3_Les travailleuses, sur qui retombe la plus grande partie du fardeau des soins non rémunérés, sont les plus durement touchées. La contribution des femmes à l’économie mondiale se chiffre à environ 10 000 milliards de dollars US au titre de l’emploi direct et à un montant équivalant pour les soins non rémunérés. Toutefois, la participation des femmes s’est enlisée et les inégalités entre les sexes persistent sur le marché du travail. De la même façon, le taux de chômage élevé des jeunes, ainsi que la concentration de ces derniers dans des emplois précaires et mal rémunérés, constitue une menace pour le travail décent pour tous à l’avenir.

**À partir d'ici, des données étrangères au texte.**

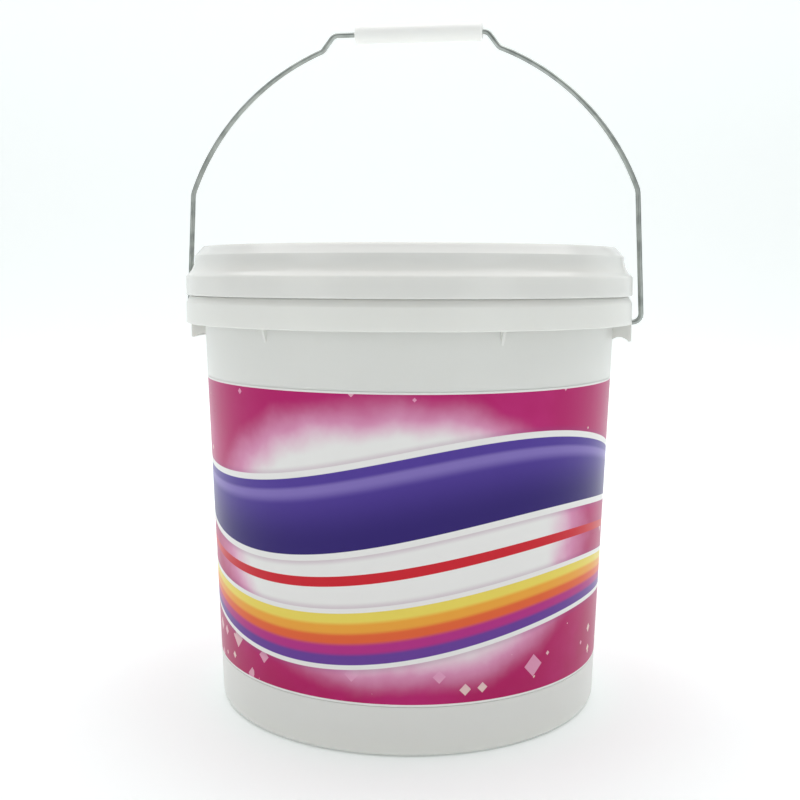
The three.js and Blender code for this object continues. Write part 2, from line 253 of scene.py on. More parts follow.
def body_outline():
    """The body's section as (radius, height, fillet) corners."""
    foot_outer = wall_radius(FOOT_CORNER)
    foot_inner = foot_outer - FOOT_CORNER - FOOT_RING_WIDTH
    web = BAND_TOP - BAND_THICKNESS
    skirt_inner = BAND_RADIUS - BAND_THICKNESS
    seat_low = LABEL_BOTTOM - LABEL_EDGE_GAP
    seat_high = LABEL_TOP + LABEL_EDGE_GAP
    base = [
        (0, BASE_RECESS - GATE_NUB_DEPTH),
        (GATE_NUB_RADIUS, BASE_RECESS - GATE_NUB_DEPTH, 0.3),
        (GATE_NUB_RADIUS + 0.5, BASE_RECESS, 0.3),
        (BASE_STEP_RADIUS, BASE_RECESS, 0.4),
        (BASE_STEP_RADIUS + 1.0, BASE_RECESS + BASE_STEP_RISE, 0.4),
        (foot_inner - 0.8, BASE_RECESS + BASE_STEP_RISE, 1.2),
        (foot_inner, 0, 0.5),
        (foot_outer, 0, FOOT_CORNER),
    ]
    wall = [
        (wall_radius(seat_low), seat_low, 0.06),
        (wall_radius(seat_low) - LABEL_SEAT_DEPTH, seat_low, 0.05),
        (wall_radius(seat_high) - LABEL_SEAT_DEPTH, seat_high, 0.05),
        (wall_radius(seat_high), seat_high, 0.06),
        (wall_radius(web), web, 1.2),
    ]
    band = [
        (BAND_LEDGE_RADIUS - 0.5, web, 1.0),
        (skirt_inner, BAND_TOP - BAND_BEVEL_DROP - 1.0, 1.0),
        (skirt_inner, BAND_BOTTOM, 0.4),
        (BAND_RADIUS, BAND_BOTTOM, 0.5),
        (BAND_RADIUS, BAND_TOP - BAND_BEVEL_DROP, 1.6),
        (BAND_LEDGE_RADIUS, BAND_TOP, 0.8),
        (wall_radius(BAND_TOP), BAND_TOP, 1.0),
    ]
    rim = [
        (wall_radius(BEAD_BOTTOM), BEAD_BOTTOM - BEAD_UNDERCUT, 0.8),
        (BEAD_RADIUS, BEAD_BOTTOM, 0.8),
        (BEAD_RADIUS, BEAD_TOP, 0.8),
        (wall_radius(BODY_HEIGHT), BODY_HEIGHT - RIM_LEAD_IN, 0.8),
        (wall_radius(BODY_HEIGHT) - 0.4, BODY_HEIGHT, 0.4),
        (wall_radius(BODY_HEIGHT) - RIM_WALL_THICKNESS, BODY_HEIGHT, 0.4),
    ]
    inside = [
        (wall_radius(BAND_TOP) - RIM_WALL_THICKNESS, BAND_TOP, 2.0),
        (wall_radius(web) - WALL_THICKNESS, web, 2.0),
        (wall_radius(FLOOR_HEIGHT) - WALL_THICKNESS, FLOOR_HEIGHT, FLOOR_CORNER),
        (0, FLOOR_HEIGHT),
    ]
    return base + wall + band + rim + inside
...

4_Dans le même temps, le changement climatique qui sévit sans faiblir affecte la survie et les moyens de subsistance de millions de personnes aujourd’hui en raison d’événements climatiques extrêmes tels que des sécheresses, des ouragans et des inondations. Le monde a besoin d’investissements considérables ainsi que d’une coordination des politiques afin de parvenir à une transition juste vers une économie à faible émission de carbone. Dans la même veine, l’évolution technologique rapide exige de nouvelles réglementations et des investissements dans l’emploi et un cadre de transition juste afin de garantir le plein emploi.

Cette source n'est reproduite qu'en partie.